Some Lingering Thoughts and Ideas of “Sex Machine”

This week I will be talking about the article that our group did the presentation on, Sex Machine.  It will be more of a wrap up blog since we could not get to everything we wanted to due to the massive discussion/debate the class had started on its own.

We came up with an experiment that we wanted to try out on the class which involved four different products, two feminine and two masculine.  And our idea was to give the male groups (we would have a group of girls “think like a man”) the feminine products to create advertisements for and vice versa for the female groups.  Our goal was to see how genders approach opposite demographic products and how they would try to sell it to the target audience.  For example, one of the products for the male groups was body wash and another product for the male group was sneakers.  Of course, we could not try this out due to the little amount of time we had left after discussion, but it would have been an interesting group project to try.

Another thing we did not mention were some of the more basic, economic repercussions of hyper masculinity.  Countries, like China, that are hyper masculine see other places that dabble with Western culture to be weak or even emasculated and so to compensate, they take women from the country side to make them work in their factories.  Their economy runs on assumptions and theories according to Ling, not hearing a single political voice when it comes to decision making which damages the image of “classical Confucian womanhood.”  As we know, it is women who are put in factories under low wages and extended hours because men believe that they can handle the tedious work.  And in a hyper masculine country, it is difficult to break free of that stigma.

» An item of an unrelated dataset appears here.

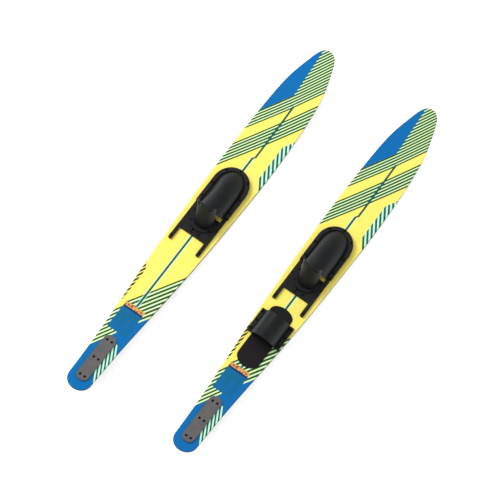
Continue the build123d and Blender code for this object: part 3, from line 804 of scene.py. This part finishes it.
# ---- floor, light and camera ----
FLOOR_GLOW = 0.5                                # keeps the floor near white round the skis


def stage_floor():
    """A plain pale floor."""
    bpy.ops.mesh.primitive_plane_add(size=60)
    floor = bpy.context.object
    floor.name = "floor"
    surface = Surface("pale_floor")
    surface.set(Base_Color=(0.93, 0.93, 0.93, 1), Roughness=0.9, Specular_IOR_Level=0.0,
                Emission_Color=(1, 1, 1, 1), Emission_Strength=FLOOR_GLOW)
    give(floor, surface.material)


def area_light(name, spot, aim, size, power):
    """A square soft light that faces a point."""
    light = bpy.data.lights.new(name, "AREA")
    light.shape = "SQUARE"
    light.size = size
    light.energy = power
    lamp = bpy.data.objects.new(name, light)
    bpy.context.scene.collection.objects.link(lamp)
    lamp.location = spot
    lamp.rotation_euler = (Vector(aim) - Vector(spot)).to_track_quat("-Z", "Y").to_euler()


def studio():
    """Even light from all round, and one soft lamp high on the left."""
    world = bpy.data.worlds.new("studio")
    bpy.context.scene.world = world
    world.use_nodes = True
    background = world.node_tree.nodes["Background"]
    background.inputs["Color"].default_value = (1, 1, 1, 1)
    background.inputs["Strength"].default_value = 0.80
    area_light("key", (0.2, 3.4, 3.4), (0, 0, 0), 2.4, 170)


def camera():
    """A long lens from behind, above and a little to the right, rolled so the tips point up right."""
    distance = 14.67
    aim = Vector((0.0077, 0.0223, 0.0))
    azimuth = math.radians(-161.96)
    elevation = math.radians(66.466)
    roll = math.radians(17.66)
    away = Vector((math.cos(elevation) * math.cos(azimuth), math.cos(elevation) * math.sin(azimuth),
                   math.sin(elevation)))
    lens = bpy.data.cameras.new("camera")
    lens.sensor_width = 36
    lens.lens = 281.9
    lens.clip_end = 100
    view = bpy.data.objects.new("camera", lens)
    bpy.context.scene.collection.objects.link(view)
    turn = (-away).to_track_quat("-Z", "Y").to_matrix().to_4x4() @ Matrix.Rotation(roll, 4, "Z")
    view.matrix_world = Matrix.Translation(aim + away * distance) @ turn
    bpy.context.scene.camera = view


stage_floor()
studio()
camera()
bpy.context.scene.view_settings.view_transform = "Standard"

The one thing that China should consider is to never underestimate the power of Western liberal ideas.  Even if they do not want to fully succumb to the powerful West, they cannot help but absorb some of their techniques in advertising because it is so effective.  In 1910, Chinese advertisement featured well dressed, upper class Manchurian clad women.   They appeared to be maternal figures and on the older side and that proved to sell at the time.  Move ahead twenty years to the 1930s and it has evolved to younger women in sensual, tight fitting dresses that exposed legs and underwear.  Not only does this allude to Western ideals, but it shows China going through a period of modernization.  It is not to say that they are throwing away their traditions for new methods of selling and living, in fact that is what they are holding onto compared to Japan or South Korea.  But this shows how times can change for anyone and how universal Western culture is becoming.  It seems like a matter of time before China starts to catch up to modern methods, but I think they have a strong enough attachment to their own culture and traditions to put up a good fight.